* **Problem to work on**: Starting at the line that holds "bpy.data.objects.remove(obj)", copy every line exactly through the end of the data, and no others.

* **Source excerpt**:
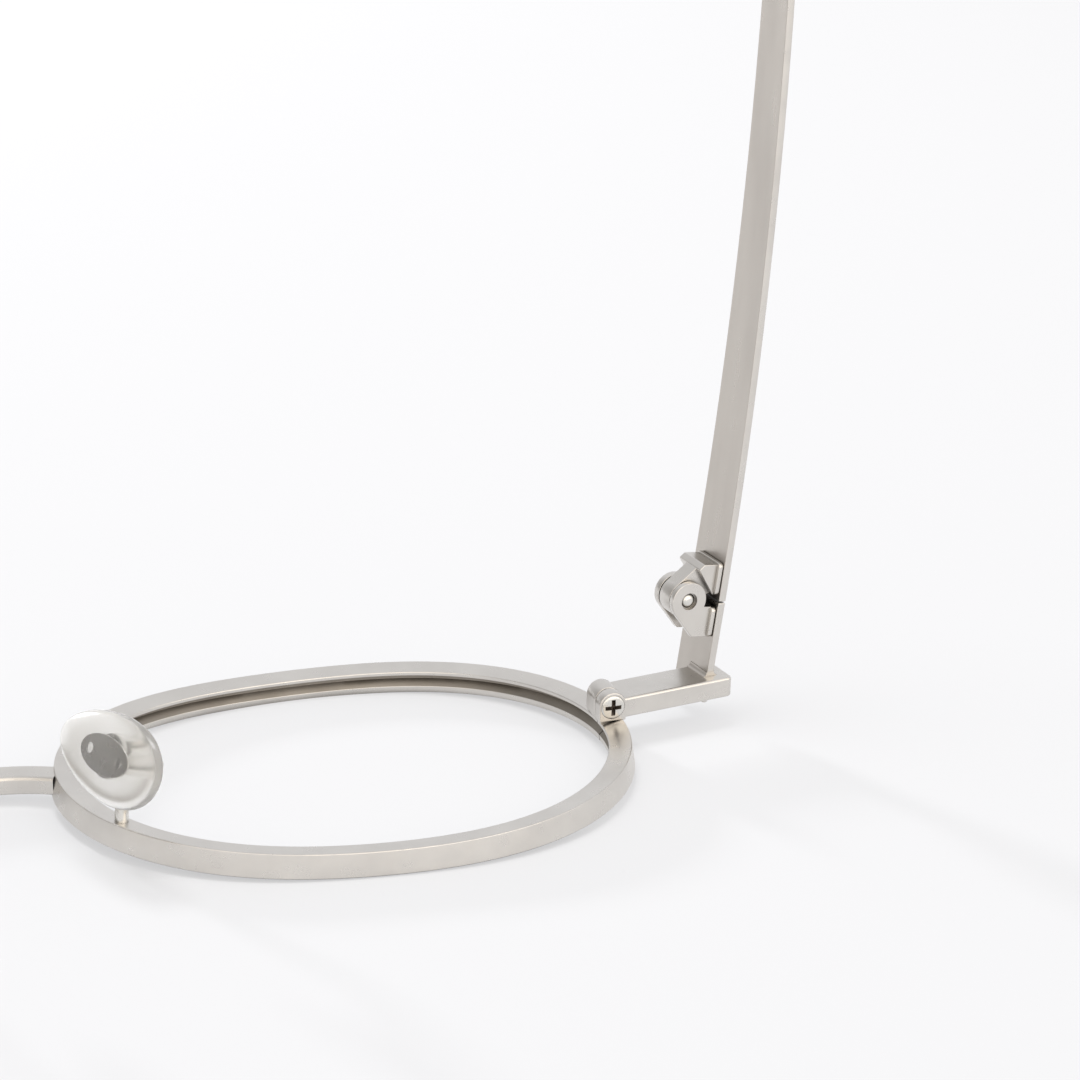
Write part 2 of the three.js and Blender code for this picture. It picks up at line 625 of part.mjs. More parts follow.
// The tip is a rounded sleeve with a pocket for the end of the temple.
function tipSection(s) {
  const part = (s - TIP_FROM) / TIP_LENGTH;
  const growth = Math.sin((Math.PI / 2) * Math.min(part / TIP_BROADEST, 1));
  const swell = TIP_NECK + (TIP_WIDTH - TIP_NECK) * growth;
  const closing = Math.min(Math.max(part - 1 + TIP_ROUND, 0) / TIP_ROUND, 1);
  const end = Math.max(Math.sqrt(1 - closing ** 2), TIP_END);
  const sides = 12;
  return Array.from({ length: sides }, (_, i) => {
    const turn = (2 * Math.PI * (i + 0.5)) / sides;
    const square = (value) => Math.sign(value) * Math.abs(value) ** 0.75;
    const across = (square(Math.sin(turn)) * swell * end) / 2;
    return [across, (square(Math.cos(turn)) * TIP_THICK * end) / 2];
  });
}

function templeTip() {
  const sleeve = loft(templeStations(TIP_FROM, TEMPLE_LENGTH, 24), tipSection);
  const grow = 2 * POCKET_GAP;
  const mouthTo = TIP_FROM + TIP_MOUTH + POCKET_GAP;
  const mouth = () => boxSection(TAPER_WIDTH + grow, STRIP_THICK + grow);
  const pocket = () => boxSection(CORE_WIDTH + grow, STRIP_THICK + grow);
  const coreTo = TEMPLE_LENGTH - CORE_SHORT + POCKET_GAP;
  const entry = loft(templeStations(TIP_FROM - 1, mouthTo, 2), mouth);
  const bore = loft(templeStations(TIP_FROM - 1, coreTo, 26), pocket);
  return cut(sleeve, entry, bore);
}

// ---------------------------------------------------------------- bridge

const HALF_SPACING = (RIM_WIDTH + RIM_GAP) / 2;

// The bridge is an arch between the nose sides of the rims, cut to fit their walls.
function bridge() {
  const end = alongRim(rad(BRIDGE_ANGLE), RIM_THICK / 2 - BRIDGE_ROOT, 0);
  end.x += HALF_SPACING;
  const crown = vec(0, end.y + BRIDGE_RISE, end.z - BRIDGE_BOW);
  const knee = vec(end.x * KNEE_OUT, end.y + BRIDGE_RISE * KNEE_RISE, end.z - BRIDGE_BOW * KNEE_RISE);
  const mirrored = (point) => vec(-point.x, point.y, point.z);
  const route = [mirrored(end), mirrored(knee), crown, knee, end];
  const path = new THREE.CatmullRomCurve3(route);
  const steps = 22;
  const half = BRIDGE_WIDTH / 2;
  const deep = BRIDGE_DEPTH / 2;
  const edge = BRIDGE_EDGE;
  const outline = [
    [half - edge, deep],
    [half, deep - edge],
    [half, -deep + edge],
    [half - edge, -deep],
    [-half + edge, -deep],
    [-half, -deep + edge],
    [-half, deep - edge],
    [-half + edge, deep],
  ];
  const points = path.getSpacedPoints(steps);
  const stations = points.map((place, i) => {
    const along = path.getTangentAt(i / steps);
    const face = vec(0, 0, 1);
    return { s: i, place, face, side: along.clone().cross(face).normalize() };
  });
  const arch = loft(stations, () => outline);
  const walls = [1, -1].map((side) => {
    const wall = solid(rimEnvelope()).translate(HALF_SPACING, 0, 0);
    return side > 0 ? wall : wall.mirror([1, 0, 0]);
  });
  const pieces = walls.reduce((body, wall) => body.subtract(wall), solid(arch)).decompose();
  return meshOf(pieces.reduce((best, piece) => (piece.volume() > best.volume() ? piece : best)));
}

// ---------------------------------------------------------------- nose pads

const NOSE_SIDE = alongRim(rad(ARM_ANGLE), RIM_THICK / 2, 0);
const PAD_SCREW_AT = vec(NOSE_SIDE.x + PAD_OUTWARD, NOSE_SIDE.y - PAD_DOWN, NOSE_SIDE.z + PAD_BACK);

// A piece modelled about the pad's screw: x away from the nose, y along the pad, z along the screw.
function padPlaced(geometry) {
  const turned = geometry.rotateY(rad(PAD_SPLAY)).rotateZ(rad(PAD_FRONTAL));
  return turned.translate(PAD_SCREW_AT.x, PAD_SCREW_AT.y, PAD_SCREW_AT.z);
}

function nosePad() {
  const body = new THREE.SphereGeometry(0.5, 20, 12).scale(2 * PAD_THICK, PAD_LENGTH, PAD_WIDTH);
  const back = -PAD_STANDOFF - PAD_PLATE;
  body.translate(back - PAD_THICK * PAD_BELLY, 0, 0);
  const behind = block(vec(back, -PAD_LENGTH, -PAD_WIDTH), vec(PAD_LENGTH, PAD_LENGTH, PAD_WIDTH));
  return padPlaced(cut(body, behind));
}

function padPlate() {
  const plate = new THREE.CylinderGeometry(PAD_PLATE_D / 2, PAD_PLATE_D / 2, PAD_PLATE - BRAZE_GAP, 24);
  plate.rotateZ(Math.PI / 2).translate(-PAD_STANDOFF - (PAD_PLATE - BRAZE_GAP) / 2, 0, 0);
  const tabEnd = PAD_SCREW_D / 2 + PAD_TAB_WALL;
  const tab = block(vec(-PAD_STANDOFF - 0.1, -tabEnd, -PAD_TAB / 2), vec(tabEnd, tabEnd, PAD_TAB / 2));
  return padPlaced(cut(join(plate, tab), alongZ(PAD_SCREW_D + 2 * RUNNING_GAP, -2, 2)));
}

function alongZ(diameter, from, to, sides = 20) {
  const shaft = new THREE.CylinderGeometry(diameter / 2, diameter / 2, to - from, sides);
  return shaft.rotateX(Math.PI / 2).translate(0, 0, (from + to) / 2);
}

const BOX_HALF = PAD_TAB / 2 + RUNNING_GAP + BOX_WALL; // of the box along the screw
const BOX_BACK = PAD_SCREW_D / 2 + PAD_TAB_WALL + PAD_TAB_PLAY; // inside of its base from the screw

function padBox() {
  const half = BOX_SIZE / 2;
  const outer = block(vec(-BOX_REACH, -half, -BOX_HALF), vec(BOX_BACK + BOX_WALL, half, BOX_HALF));
  const gap = BOX_HALF - BOX_WALL;
  const inner = block(vec(-2 * BOX_REACH, -half - 1, -gap), vec(BOX_BACK, half + 1, gap));
  return padPlaced(cut(outer, inner, alongZ(PAD_SCREW_D + 2 * BRAZE_GAP, -3, 3)));
}

function padScrew() {
  const shank = alongZ(PAD_SCREW_D, -BOX_HALF - PAD_SCREW_PROUD, BOX_HALF + PAD_SCREW_HEAD / 2);
  const head = alongZ(PAD_SCREW_HEAD_D, BOX_HALF + BRAZE_GAP, BOX_HALF + PAD_SCREW_HEAD, 24);
  const slotFrom = BOX_HALF + PAD_SCREW_HEAD - PAD_SLOT_DEPTH;
  const long = PAD_SCREW_HEAD_D;
  const slot = block(vec(-PAD_SLOT / 2, -long, slotFrom), vec(PAD_SLOT / 2, long, slotFrom + 1));
  return padPlaced(cut(join(shank, head), slot));
}

// The arm leaves the back of the rim, loops behind it and comes down on the base of the box.
function padArm() {
  const foot = alongRim(rad(ARM_ANGLE), 0, RIM_DEPTH / 2 + BRAZE_GAP + ARM_D * 0.2);
  const away = vec(1, 0, 0).applyAxisAngle(vec(0, 1, 0), rad(PAD_SPLAY));
  away.applyAxisAngle(vec(0, 0, 1), rad(PAD_FRONTAL));
  const end = PAD_SCREW_AT.clone().addScaledVector(away, BOX_BACK + BOX_WALL + BRAZE_GAP);
  const near = end.clone().addScaledVector(away, ARM_STUB);
  const rise = foot.clone().add(vec(ARM_BOW / 3, 0, ARM_STUB));
  const loop = vec((rise.x + near.x) / 2 + ARM_BOW, (rise.y + near.y) / 2, foot.z + ARM_RISE);
  const path = new THREE.CatmullRomCurve3([foot, rise, loop, near, end]);
  const wire = new THREE.Shape().absarc(0, 0, ARM_D / 2, 0, 2 * Math.PI, false);
  const arm = new THREE.ExtrudeGeometry(wire, { steps: 18, curveSegments: 5, extrudePath: path });
  return cut(arm, rimEnvelope());
}

// ---------------------------------------------------------------- assembly

const spectacles = new THREE.Group();

function add(parent, name, geometry, material) {
  const mesh = new THREE.Mesh(geometry, material);
  mesh.name = name;
  parent.add(mesh);
}

for (const side of ["right", "left"]) {
  const half = new THREE.Group();
  add(half, `rim_${side}`, rim(), SATIN_NICKEL);
  add(half, `rim_lock_lower_${side}`, lockLower(), SATIN_NICKEL);
  add(half, `rim_lock_upper_${side}`, lockUpper(), SATIN_NICKEL);
  add(half, `rim_lock_screw_${side}`, lockScrew(), BRIGHT_STEEL);
  add(half, `end_piece_${side}`, endPiece(), SATIN_NICKEL);
  add(half, `hinge_leg_${side}`, hingeLeg(), BRUSHED_TEMPLE);
  add(half, `front_hinge_leaf_${side}`, frontLeaf(), SATIN_NICKEL);
  add(half, `hinge_screw_${side}`, hingePin(), BRIGHT_STEEL);
  add(half, `temple_hinge_leaf_${side}`, templeLeaf(), SATIN_NICKEL);
  add(half, `temple_${side}`, temple(), BRUSHED_TEMPLE);
  add(half, `temple_tip_${side}`, templeTip(), TIP_ACETATE);
  add(half, `pad_arm_${side}`, padArm(), BRIGHT_STEEL);
  add(half, `pad_box_${side}`, padBox(), BRIGHT_STEEL);
  add(half, `pad_screw_${side}`, padScrew(), BRIGHT_STEEL);
  add(half, `pad_plate_${side}`, padPlate(), BRIGHT_STEEL);
  add(half, `nose_pad_${side}`, nosePad(), PAD_SILICONE);
  const mirror = side === "left" ? -1 : 1;
  half.position.x = mirror * HALF_SPACING;
  half.scale.x = mirror;
  spectacles.add(half);
}
add(spectacles, "bridge", bridge(), SATIN_NICKEL);

// Stand the model on z = 0 with the middle of its footprint at the origin.
const extent = new THREE.Box3().setFromObject(spectacles, true);
spectacles.position.set(0, -(extent.min.y + extent.max.y) / 2, -extent.min.z);

export default spectacles;
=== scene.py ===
"""Looks of a satin-nickel spectacle frame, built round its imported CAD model. Metres, +Z up.

Fine pieces are drawn in millimetres for the wearer's right half, about the middle of its rim, and
are mirrored for the left half. Each one stands where the CAD node that it replaces stands.
"""

import json
import math

import bmesh
import bpy
from mathutils import Matrix, Vector


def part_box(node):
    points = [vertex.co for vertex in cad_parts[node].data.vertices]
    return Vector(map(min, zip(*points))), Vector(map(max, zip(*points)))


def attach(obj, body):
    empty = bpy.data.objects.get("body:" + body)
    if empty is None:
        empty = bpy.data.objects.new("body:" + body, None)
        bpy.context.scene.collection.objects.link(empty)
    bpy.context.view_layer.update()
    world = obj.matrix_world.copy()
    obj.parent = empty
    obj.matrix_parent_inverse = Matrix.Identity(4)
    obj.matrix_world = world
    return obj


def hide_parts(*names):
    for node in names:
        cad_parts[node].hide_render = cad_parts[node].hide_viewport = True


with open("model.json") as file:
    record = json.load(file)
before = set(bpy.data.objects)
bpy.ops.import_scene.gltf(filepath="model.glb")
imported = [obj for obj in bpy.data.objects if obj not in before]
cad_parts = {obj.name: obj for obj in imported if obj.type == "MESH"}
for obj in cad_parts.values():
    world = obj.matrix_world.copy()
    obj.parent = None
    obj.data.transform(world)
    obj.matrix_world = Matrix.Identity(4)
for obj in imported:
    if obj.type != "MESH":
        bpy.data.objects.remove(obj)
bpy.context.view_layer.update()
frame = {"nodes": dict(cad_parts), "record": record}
NODES = frame["nodes"]
JOINTS = {joint["name"]: joint for joint in frame["record"]["behaviour"]["joints"]}
MM = 0.001
SIDES = {"right": 1, "left": -1}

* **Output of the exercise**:
        bpy.data.objects.remove(obj)
bpy.context.view_layer.update()
frame = {"nodes": dict(cad_parts), "record": record}
NODES = frame["nodes"]
JOINTS = {joint["name"]: joint for joint in frame["record"]["behaviour"]["joints"]}
MM = 0.001
SIDES = {"right": 1, "left": -1}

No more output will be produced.